More than 2,100 multifamily executives gathered in Orlando last week for the 2020 Apartment Strategies Outlook Conference, a data and insights-focused event preceding our members-only Annual Meeting.
With an eye toward the next 12 to 18 months, the conference focused on how multifamily leaders are responding to complex market dynamics with respect to capital accumulation, development strategies and growing revenue and NOI. Here are some of the top takeaways.
Meeting Highlights
Multifamily Investment Outlook Remains Strong for 2020
Mark D. Gibson, CEO, Capital Markets, for the Americas at JLL kicked off the conference, outlining 11 themes for 2020.
Chief among them was that, despite some moderating economic growth prospects, the year ahead looks quite positive for multifamily. Investors are upping their allocations for CRE and the investor pool is increasingly diverse, meaning debt and equity remain plentiful. However, with so much capital in the market, pricing remains under scrutiny, hold periods are extending and investors are taking more targeted approaches.
Apartment Demand to Drive Lots of New Construction in 2020
Capital is not the only thing buoying the outlook for multifamily in the next 12 to 24 months.
There’s an equivalent of a “demographic jet stream” driving apartment demand well into the future; at the same time, today’s apartment residents are “stickier,” not only renting for longer but staying in their units longer. All this adds up to the expectation of a lot of construction activity in the year ahead with some spillover into 2021. “It’s going to feel like everywhere is being built in 2020,” said RealPage’s Carl Whitaker.
Abundance and Diversity of Capital Suggest Upside Risk for 2020 and Beyond
Risks to the industry are cropping up everywhere, according to leading multifamily executives from Gables Residential, Green Street Advisors and Marcus & Millichap. Labor shortage, technological advancements and vulnerabilities, changes to the GSEs’ lending, sustainability challenges and more have the potential to disrupt the industry. But even with a recession and the spread of rent control topping the list of industry risks, leading executives saw some silver linings, mostly in the growing depth and diversity of multifamily’s capital sources.
“We will have another recession at some point. No one can predict a downturn,” said Marcus & Millichap President and CEO Hessam Nadji. “But the most successful people will continue to buy and sell through it. I think we are at the cusp of seeing more capital coming into multifamily.”

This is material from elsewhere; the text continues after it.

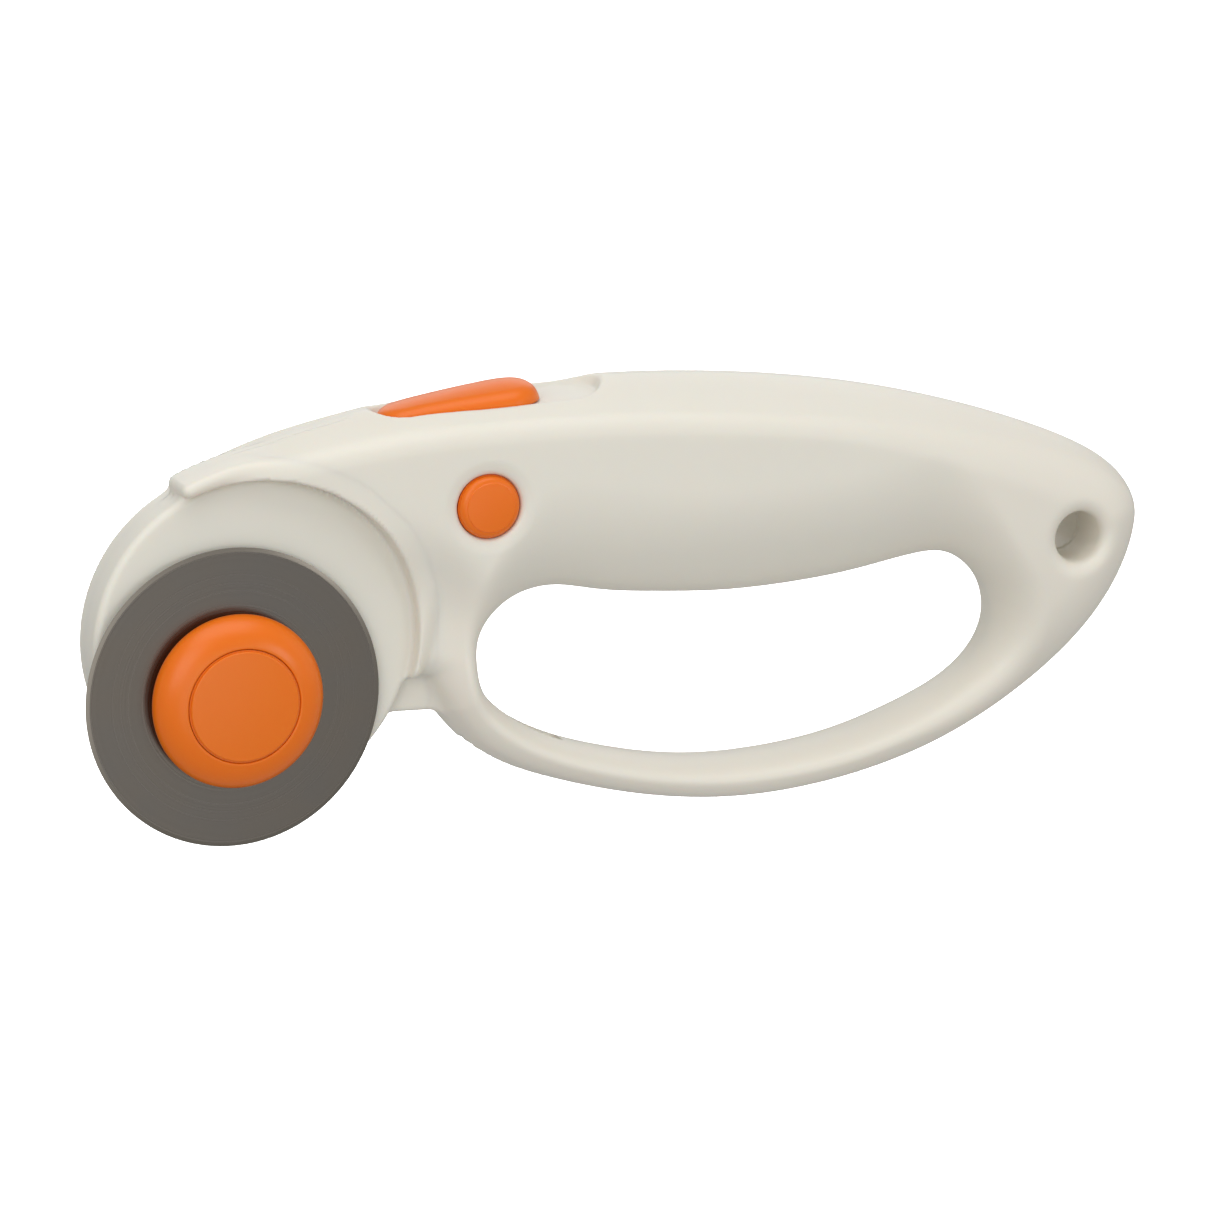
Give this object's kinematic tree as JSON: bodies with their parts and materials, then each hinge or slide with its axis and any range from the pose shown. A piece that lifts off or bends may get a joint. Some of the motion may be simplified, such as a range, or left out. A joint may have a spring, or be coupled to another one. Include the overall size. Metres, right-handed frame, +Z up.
{
  "type": "rotary cutter",
  "caption": "Handheld rotary cutter for fabric: round blade on a retracting carrier, thumb slide, cross-bolt lock and a closed finger loop.",
  "frame": {"origin": "centre of the hang hole on the handle's middle plane", "axes": "+X from the blade to the tail, along the handle; +Z up in use; +Y along the hang hole and the blade's axle, away from the blade side"},
  "size_m": [0.1688, 0.026, 0.0677],
  "materials": {
    "shell": "satin off-white moulded plastic",
    "orange": "semi-gloss orange moulded plastic",
    "inner_plastic": "plain dark acetal",
    "blade_steel": "satin tungsten-grey tool steel with a ground edge",
    "zinc_steel": "zinc plated steel",
    "spring_steel": "bright spring steel",
    "brass": "turned brass",
    "rubber": "black rubber"
  },
  "bodies": {
    "housing": {"front_shell": "shell", "blade_guard": "shell", "rear_shell": "shell", "housing_screws": "zinc_steel", "guard_screws": "zinc_steel"},
    "slide": {"thumb_slide": "orange", "slide_carriage": "inner_plastic", "slide_rivets": "zinc_steel", "detent_spring": "spring_steel"},
    "carrier": {"blade_carrier": "zinc_steel", "cam_pin": "spring_steel", "cam_roller": "inner_plastic", "axle_bolt": "zinc_steel", "support_washer": "zinc_steel", "blade_bush": "inner_plastic", "pressure_washer": "zinc_steel", "disc_spring": "spring_steel", "nut_insert": "brass", "blade_nut": "orange", "nut_cap": "orange"},
    "blade": {"blade": "blade_steel"},
    "lock": {"lock_button": "orange", "lock_o_ring": "rubber", "lock_bolt": "inner_plastic", "lock_rear_button": "orange"}
  },
  "joints": [
    {"name": "slide_push", "type": "slide", "parent": "housing", "child": "slide", "axis": [0.9971, 0, 0.0767], "range_m": [0, 0.009], "deforming": ["detent_spring"]},
    {"name": "carrier_lift", "type": "slide", "parent": "housing", "child": "carrier", "axis": [0.4472, 0, 0.8944], "range_m": [0, 0.00873]},
    {"name": "blade_spin", "type": "hinge", "parent": "carrier", "child": "blade", "pos_m": [-0.134, 0, -0.0139], "axis": [0, 1, 0], "continuous": true},
    {"name": "lock_push", "type": "slide", "parent": "housing", "child": "lock", "axis": [0, 1, 0], "range_m": [0, 0.0025]}
  ],
  "couplings": [
    {"joint": "carrier_lift", "follows": "slide_push", "ratio": 0.96896}
  ]
}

And increasingly it’s looking like a lot of that capital will be coming from overseas, which is a good thing for today’s affordability challenges. “Foreign investors care less about rent control because they have lived with it in many of their countries for years,” explained Gables Residential President and CEO Sue Ansel.
Debt and Equity Markets Remain Very Liquid
The availability of debt remains a hallmark of this cycle. According to a panel of capital market experts, available debt for the industry has doubled since 2015—an amazing growth story that reflects the sector’s strong fundamentals. With this tremendous liquidity, most executives remain bullish on the lending market.
Similarly, there continues to be strong demand for multifamily from the equity investor standpoint. Many see the sector as relatively low risk, but with more attractive returns than bonds. Moreover, demographic trends are favorable, and supply is largely in check. Finally, foreign capital continues to flow into the industry from a number of sources that were not nearly as significant only a few years ago.
"Build to Core" Takes on New Meaning in a More Complicated Development Environment
Development has become significantly more complicated as uncertainty around costs—materials, regulatory requirements, infrastructure, property taxes and more—has grown. Developers are having to strike a balance between where residents want to live and where their capital partners want to invest, often having to compromise on yields or target alternative market segments.
Build to core has evolved in the process; whereas “it used to be the highest-end urban product you can build, now it’s a return profile,” commented one panelist. Similarly, where the core resident has traditionally been “singles, mingles and jingles,” developers are now looking closer at older renters.
Branded Multifamily Is the Next Big Thing
Consumers today view their living space differently. Real estate is now a consumer good, one that residents see as a reflection of their personal brand. As communities are being purposefully designed, planned and built for new living models and experiences like homesharing, traditional multifamily firms need to be prepared to decide if and how they want to participate with the goal of creating new value for their assets.
The word from the panel was, “In three to five years you are going to see branded multifamily. It’s going to be a lot like the hotel landscape and that brand is going to mean something in terms of the consumer.”
Second Annual Women’s Event Draws 450+ Executives, Features Two Soccer Legends
NMHC’s second annual Women’s Event kicked off the week’s events. More than 450 multifamily executives attended the event, which included a roundtable discussion on capital and investment trends, a panel on corporate board leadership and high-level networking. The highlight of the event was NMHC Officers Sue Ansel of Gables Residential and Julie Smith of The Bozzuto Group interviewing Abby Wambach, World Cup champion and two-time Olympic gold medalist, bestselling author and inclusion advocate and Jill Ellis, coach of the 2019 and 2015 World Cup champion U.S. Women’s National Soccer Team.